Vandy V. Ole Miss –  Trying to get an SEC win may prove even more elusive for these teams than searching for the Holy Grail. Ole Miss collegians yearn for the “old-skule” days of ties and Elis. The Doors are a ship without a captain and the winner will be the last ones standing. Rebs should celebrate this win as they may be few and far between this year. 

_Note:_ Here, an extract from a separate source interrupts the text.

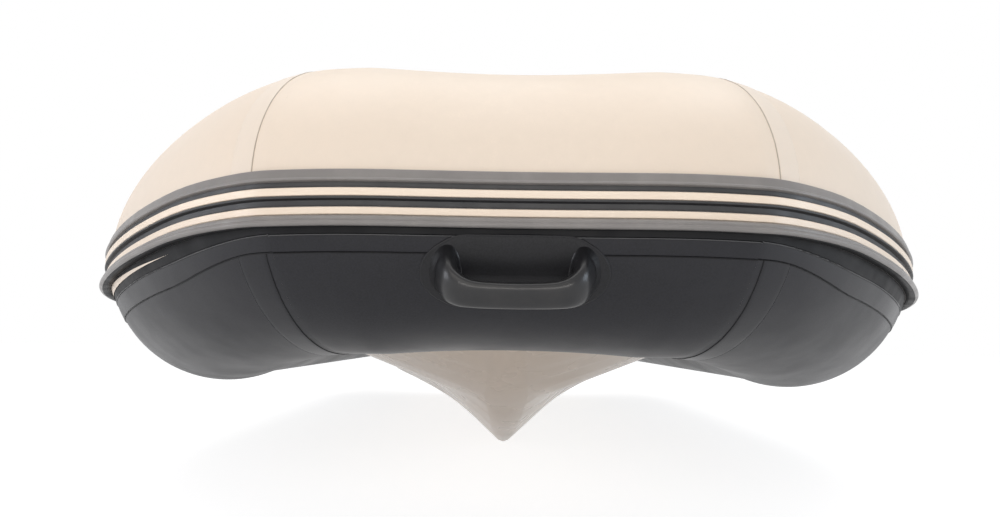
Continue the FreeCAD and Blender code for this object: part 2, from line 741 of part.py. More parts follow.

FL V. TN – It has been a rocky road for Fulmer the past few years and fans are restless.  This will prove to be a battle of the “Leaks”.  Will the winner be Chris or C.J?  And, perhaps more importantly, will there be a “Spurrier Sighting?” I have a problem with a coach who doesn’t show up at the SEC media day because he’s afraid he might be subpoenaed….so I’m going with the coach whose hair doesn’t move even in Hurricane force winds.  

Go figure!

Cheers for Troy State, Southern Miss, and Fresno State for big upsets over the “big boys”.

The North division of the Big 12 sure looks wide open – K State, Nebraska, and Mizzou are pretenders – not contenders.

Tongue twisters to try:

Mathias Kiwanuka, Dusty Dvoracek, Scott Mruczkowski, (I’d like to buy a vowel), Matt Grootegoed, Lofa Tatupu, Chiijoke Onyenegecha, and Olaolu Sanni-Osomo.   


Swagger’s Stumper

What is the correct reply to “Lookin’ good Billy Ray!”


Gertrude & Heathcliff were Red Skelton’s two seagulls.  Readers were e-mailing pictures of themselves with mussed-up hair, eyes crossed, and arms flapping.

BIG game on Saturday in Kenan (OK, a big one in The Carter too).  Here’s hoping Ivan doesn’t pay a visit to the area.

Some Tar Heels simply are not going to “make it” thru this Fall.  The angst seems even greater than Matt Year 2.